Agregan Gutiérrez y Gandolfo que las obras de aquellos, de estos (y seguramente los de mañana) son exponentes de una producción enorme “de muchísimos extraordinarios dibujantes y guionistas creada en un contexto editorial fértil, donde hay muchas series con condiciones de ser nuestros clásicos”.
Casi una cenicienta de la literatura y el dibujo, la historieta es, a su vez, el segundo hogar, la segunda lengua (o acaso a la primera) de literatos y artistas plásticos que encontraron en ella una sensualidad distinta, además de un oficio y una voz diferente. Martin Mazzei, Horacio Altuna (por el lado del arte) Guillermo Saccomanno, Carlos Trillo, o el propio Juan Sasturain –hoy director de la Biblioteca Nacional– por el lado de las letras, muchos de ellos compartiendo escritorios en las viejas agencias de publicidad donde todos eran poetas o artistas y no profesionales de carrera, encontraron en la historieta una galaxia amable, flotante, esencialmente colectiva. En ella, otros códigos, secretos y aspiraciones eran plasmables, circulables, posibles.
Se trata, en definitiva, de un quehacer ciertamente devocional cuyos fieles suelen remitirse a los padres fundadores o refundadores.
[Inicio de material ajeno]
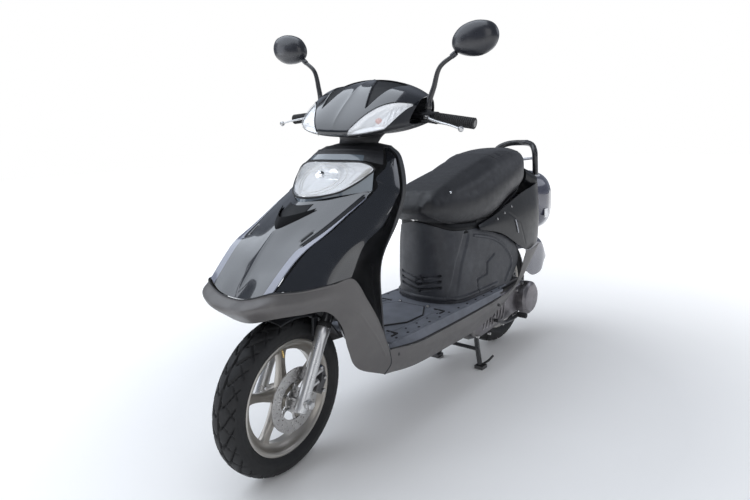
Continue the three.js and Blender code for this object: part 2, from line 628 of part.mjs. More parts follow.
function rimGeometry(centre, hubHalf, hubRadius) {
  const barrel = [
    ...[[RIM_HALF_WIDTH, RIM_RADIUS], [28, 157], [10, 144]],
    ...[[-10, 144], [-28, 157], [-RIM_HALF_WIDTH, RIM_RADIUS]],
    ...[[-30, 152], [-12, 136], [12, 136], [30, 152], [RIM_HALF_WIDTH, RIM_RADIUS]],
  ];
  const hub = disk(-hubHalf, hubHalf, hubRadius, [0, 0, 0], 16);
  const spoke = loft([
    [[-15, -17, 20], [15, -17, 20], [15, 17, 20], [-15, 17, 20]],
    [[-12, -13, 90], [12, -13, 90], [12, 13, 90], [-12, 13, 90]],
    [[-14, -19, 140], [14, -19, 140], [14, 19, 140], [-14, 19, 140]],
  ]);
  const spokes = Array.from({ length: 5 }, (_, i) => spoke.clone().rotateX((2 * Math.PI * i) / 5));
  const bore = rod([-90, 0, 0], [90, 0, 0], 7.4, 12);
  return moved(cut(join(turned(barrel), hub, ...spokes), bore), centre);
}

function buildWheels() {
  add("front_rim", rimGeometry(frontAxle, 46, 32), alloy, steering);
  add("front_tyre", turned(tyreProfile(), frontAxle), rubber, steering);
  const [near, far] = [DISC_X - 2, DISC_X + 2];
  const disc = [[near, 24], [far, 24], [far, DISC_RADIUS], [near, DISC_RADIUS], [near, 24]];
  const windows = Array.from({ length: 6 }, (_, i) =>
    moved(rod([DISC_X - 9, 0, 46], [DISC_X + 9, 0, 46], 9, 6).rotateX((Math.PI * i) / 3), frontAxle),
  );
  add("brake_disc", cut(turned(disc, frontAxle, 24), ...windows), bareMetal, steering);
  add("rear_rim", rimGeometry(rearAxle, 44, 55), alloy);
  add("rear_tyre", turned(tyreProfile(), rearAxle), rubber);
}

// ---- engine and rear suspension -------------------------------------------------------------
function buildEngine() {
  const [, pivotY, pivotZ] = SWING_PIVOT;
  const [, axleY, axleZ] = rearAxle;
  const arm = sidePlate(roundEnds(880, 222, 74, axleY, axleZ, 68), 54, 116, 4);
  const tyreRoom = disk(-60, 53, TYRE_RADIUS + 12, rearAxle, 40);
  const crankcase = cut(sidePlate(roundEnds(880, 222, 84, 940, 215, 66), -66, 60, 4), tyreRoom);
  const barrel = block([100, 110, 96], [0, 766, 250]);
  const head = block([112, 46, 108], [0, 700, 250]);
  const pivotTube = rod([-92, pivotY, pivotZ], [92, pivotY, pivotZ], 14, 10);
  const hanger = join(pivotTube, block([90, 94, 40], [0, 820, 200]));
  const [, standY, standZ] = STAND_PIVOT;
  const standLugs = [-1, 1].map((side) => block([14, 34, 46], [side * 50, standY, standZ + 14]));
  const standBore = rod([-70, standY, standZ], [70, standY, standZ], 7.5, 12);
  const axle = rod([-60, axleY, axleZ], [60, axleY, axleZ], 7, 12);
  const lug = block([20, 30, 40], [84, 1262, 318]);
  const body = join(arm, crankcase, barrel, head, hanger, ...standLugs, axle, lug);
  const lugBore = rod([60, ...SHOCK_FOOT.slice(1)], [120, ...SHOCK_FOOT.slice(1)], 5.4, 8);
  add("engine_unit", cut(body, standBore, lugBore), castMetal);
  const cover = sidePlate(roundEnds(888, 222, 62, axleY, axleZ, 58), 116.4, 146, 6);
  const drumProfile = [[140, 0], [140, 66], [146, 71], [172, 70], [182, 58], [184, 0]];
  const drum = turned(drumProfile, [0, WHEELBASE, 232], 20);
  const onKickAxis = (x) => [x, ...KICK_PIVOT];
  const kickBoss = rod(onKickAxis(140), onKickAxis(152), 16, 12);
  const kickBore = rod(onKickAxis(130), onKickAxis(160), 7, 10);
  add("transmission_cover", cut(join(cover, drum, kickBoss), kickBore), bareMetal);
  const kick = join(
    rod(onKickAxis(132), onKickAxis(170), 6.5, 10),
    tube([onKickAxis(164), [166, 1020, 186], [168, 1090, 179], [170, 1150, 184]], 7.5, 8, 8),
    rod([166, 1148, 185], [206, 1148, 185], 9, 10),
  );
  add("kick_starter", kick, blackSteel);
  const pipePath = [[-30, 700, 194], [-32, 700, 168], [-60, 740, 124]].concat(
    [[-104, 860, 112], [-112, 980, 150], [-112, 1060, 200]],
  );
  const mufflerRadii = [[1045, 26], [1070, 38], [1370, 40], [1400, 28]];
  const muffler = loft(mufflerRadii.map(([y, r]) => section(y, r, 212 - r, 212 + r, 2.2, 14)));
  add("exhaust", join(tube(pipePath, 13, 6, 14), moved(muffler, [-112, 0, 0])), blackSteel);
}

function buildShock() {
  const between = (t) => SHOCK_TOP.map((x, k) => x + (SHOCK_FOOT[k] - x) * t);
  const upper = join(rod(between(0.09), between(0.62), 17, 12), rod(between(0.59), between(0.64), 26, 12));
  add("shock_body", cut(upper, rod(between(0.2), between(0.7), 9.6, 12)), blackSteel);
  add("shock_rod", rod(between(0.47), between(0.86), 8, 12), bareMetal);
}

function buildStand() {
  const [, y, z] = STAND_PIVOT;
  const legPath = [[72, y, z], [82, y - 6, 78], [102, y - 18, 9]];
  const leg = (side) => tube(legPath.map(([x, ...rest]) => [side * x, ...rest]), 10, 6, 5);
  const foot = (side) => block([36, 40, 14], [side * 106, y - 20, 7]);
  const legs = join(
    ...[-1, 1].flatMap((side) => [leg(side), foot(side)]),
    rod([-76, y, z], [76, y, z], 7, 10),
    rod([-86, y - 8, 72], [86, y - 8, 72], 8, 8),
    tube([[104, y - 18, 12], [126, y - 6, 26], [132, y + 34, 40]], 5, 6, 4),
  );
  add("centre_stand", legs, blackSteel);
}

buildFrontPanels();
buildLowerPanels();
buildLegShield();
buildFloor();
buildRearPanels();
buildInterior();
buildSeat();
buildFrame();
buildForkUpper();
buildHandlebar();
buildBarCovers();
buildLevers();
buildMirrors();
buildForkLower();
buildWheels();
buildEngine();
buildShock();
buildStand();

export default scooter;
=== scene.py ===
"""Looks of a step-through moped scooter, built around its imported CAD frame. Metres, +Z up, facing -Y."""

import json
import math

import bmesh
import bpy
import numpy as np
from mathutils import Matrix, Vector
from mathutils.bvhtree import BVHTree

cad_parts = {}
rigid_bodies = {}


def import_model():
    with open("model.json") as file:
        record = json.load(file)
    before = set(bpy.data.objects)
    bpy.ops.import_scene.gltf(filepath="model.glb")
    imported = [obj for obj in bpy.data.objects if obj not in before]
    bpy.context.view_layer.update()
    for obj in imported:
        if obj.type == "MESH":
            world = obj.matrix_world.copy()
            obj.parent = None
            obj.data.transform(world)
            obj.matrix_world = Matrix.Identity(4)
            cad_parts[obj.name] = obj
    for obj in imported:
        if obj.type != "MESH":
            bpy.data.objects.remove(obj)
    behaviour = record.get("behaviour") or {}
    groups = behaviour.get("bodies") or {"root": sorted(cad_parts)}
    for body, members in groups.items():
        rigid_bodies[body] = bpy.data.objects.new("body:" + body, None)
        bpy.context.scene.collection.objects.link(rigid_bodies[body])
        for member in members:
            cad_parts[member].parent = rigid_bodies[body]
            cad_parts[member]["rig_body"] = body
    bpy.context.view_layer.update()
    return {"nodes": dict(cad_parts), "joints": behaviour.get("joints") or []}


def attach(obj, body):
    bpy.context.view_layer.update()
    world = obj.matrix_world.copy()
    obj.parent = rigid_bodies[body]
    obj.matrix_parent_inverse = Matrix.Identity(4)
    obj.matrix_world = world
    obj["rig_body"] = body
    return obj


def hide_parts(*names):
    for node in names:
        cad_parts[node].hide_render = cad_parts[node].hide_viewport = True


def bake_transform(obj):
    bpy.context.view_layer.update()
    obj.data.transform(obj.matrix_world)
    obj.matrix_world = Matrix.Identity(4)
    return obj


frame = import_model()
nodes = frame["nodes"]
joints = {joint["name"]: joint for joint in frame["joints"]}
scene = bpy.context.scene

# ---- driving dimensions -------------------------------------------------------------------
REAR_AXLE = Vector(joints["rear_wheel_spin"]["pos_m"])
WHEELBASE = 1.25
AXLE_Y = REAR_AXLE.y - WHEELBASE  # y of the front axle with the bars straight
TYRE_RADIUS = 233.5  # in millimetres, as are all points given to at()
RAKE = math.radians(27)
STEER_AXIS = Vector((0, math.sin(RAKE), math.cos(RAKE)))
STEER_FOOT = Vector((0, AXLE_Y - 0.08, 0))
REST_STEER = math.radians(6.56)
STEER = (
    Matrix.Translation(STEER_FOOT)
    @ Matrix.Rotation(REST_STEER, 4, STEER_AXIS)
    @ Matrix.Translation(-STEER_FOOT)
)
SIDES = ((1, "left"), (-1, "right"))  # the scooter's own left is +X


# ---- camera -------------------------------------------------------------------------------
CAMERA_PLACE = (1.2181, AXLE_Y - 0.9895, 0.979)
AZIMUTH, PITCH, ROLL = 0.7052, 0.2124, -0.0364
FOCAL_LENGTH = 27.85


def make_camera():
    level_ahead = math.cos(PITCH)
    ahead = Vector((-math.sin(AZIMUTH) * level_ahead, math.cos(AZIMUTH) * level_ahead, -math.sin(PITCH)))
    level = Vector((math.cos(AZIMUTH), math.sin(AZIMUTH), 0))
    upright = level.cross(ahead)
    right = level * math.cos(ROLL) + upright * math.sin(ROLL)
    up = upright * math.cos(ROLL) - level * math.sin(ROLL)
    data = bpy.data.cameras.new("camera")
    data.sensor_width = 36
    data.lens = FOCAL_LENGTH
    camera = bpy.data.objects.new("camera", data)
    scene.collection.objects.link(camera)
    turn = Matrix((right, up, -ahead)).transposed().to_4x4()
    camera.matrix_world = Matrix.Translation(CAMERA_PLACE) @ turn
    scene.camera = camera


# ---- point grids --------------------------------------------------------------------------
def at(points):
    """Points given in millimetres from the ground under the front axle, in the frame's metres."""
    return np.asarray(points, float) / 1000 + (0, AXLE_Y, 0)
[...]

No casualmente, los propios abrecaminos de hoy, refieren a los de ayer con admiración y reverencia cariñosa –jamás solemne– a aquellos maestros de una y mil maneras; tantos como intersecciones y reformulaciones ofrecen las obras reeditas, revisitadas, extendiendo al infinito esa porosidad expansiva que le es propia.
Asi, el Eternauta mismo, que sigue resistiendo y reviviendo, ahora llevado a Netflix, o Mafalda, o lo que vendrá, siempre sorprendiendo y captando nuevas atenciones.
Los de hoy le hablan a los de ayer, a veces, en luminosos y sinceros gestos que celebran el propio arte compartido, como en el reciente homenaje del gran Miguel Repiso “Rep” al enorme Joaquín Lavado “Quino” en su cumpleaños.
Y así como lo hacen estos, lo seguirán haciendo otros, reescribiendo la historia, para que la historia viva, también en la historieta, en ese plano virtuoso donde la razón dura cede un poco en volumen y pretensiones al plumín sutil, a la acuarela laica, al guion loco e indomable. De eso se tratan las mil y una noches de la historieta argentina.